You need to differentiate the functions that you are trying to equate. The limit from the right and left should be the same for the now continuous function to also be differentiable at 2.
Your reduced functions now should be ##a(x+2) ## and ## \frac 14 x^2 -3c##.
This will help you solve for a, and you already have conditions for b and c in terms of a.

 

[Crazy_Diamond]

You need to differentiate the functions that you are trying to equate. The limit from the right and left should be the same for the now continuous function to also be differentiable at 2.
Your reduced functions now should be ##a(x+2) ## and ## \frac 14 x^2 -3c##.
This will help you solve for a, and you already have conditions for b and c in terms of a.

But how can I solve for a if c is in the reduced function? Since by letting ##f(2^-) = (f(2^+)## will give me ##4a = 1 - 3c##, I still cannot solve for a due to the unknown c.

 

[RUber]

That's why you take the derivative (with respect to x) before you put the 2 into the function. Then your constant c should drop out.

 

[RUber]

You have satisfied continuity with infinite solutions dependent on a. When you satisfy differentiability at 2 also, you will have a unique a, and thus unique b and c.

 

[Crazy_Diamond]

You have satisfied continuity with infinite solutions dependent on a. When you satisfy differentiability at 2 also, you will have a unique a, and thus unique b and c.

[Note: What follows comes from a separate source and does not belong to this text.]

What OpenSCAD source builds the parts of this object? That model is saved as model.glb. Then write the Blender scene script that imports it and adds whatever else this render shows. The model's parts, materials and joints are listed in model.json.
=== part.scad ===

Ah I forgot about that. I end up with a and 1/2x. And substituting 2 will give me 1 which is the right answer! Thank you so much for your help. I have just question though. Finding the derivative gives me f'(x) so substituting x = 2 is the solution because doing so gives me the limit as x approaches 2 from right/left side?

 

[RUber]

That's right. For the function to be differentiable at a point, the limit of the function and its derivative (slope) from the right/left must agree at that point.
In this problem you were required to draw upon the meaning of both of those requirements in order to find the solution.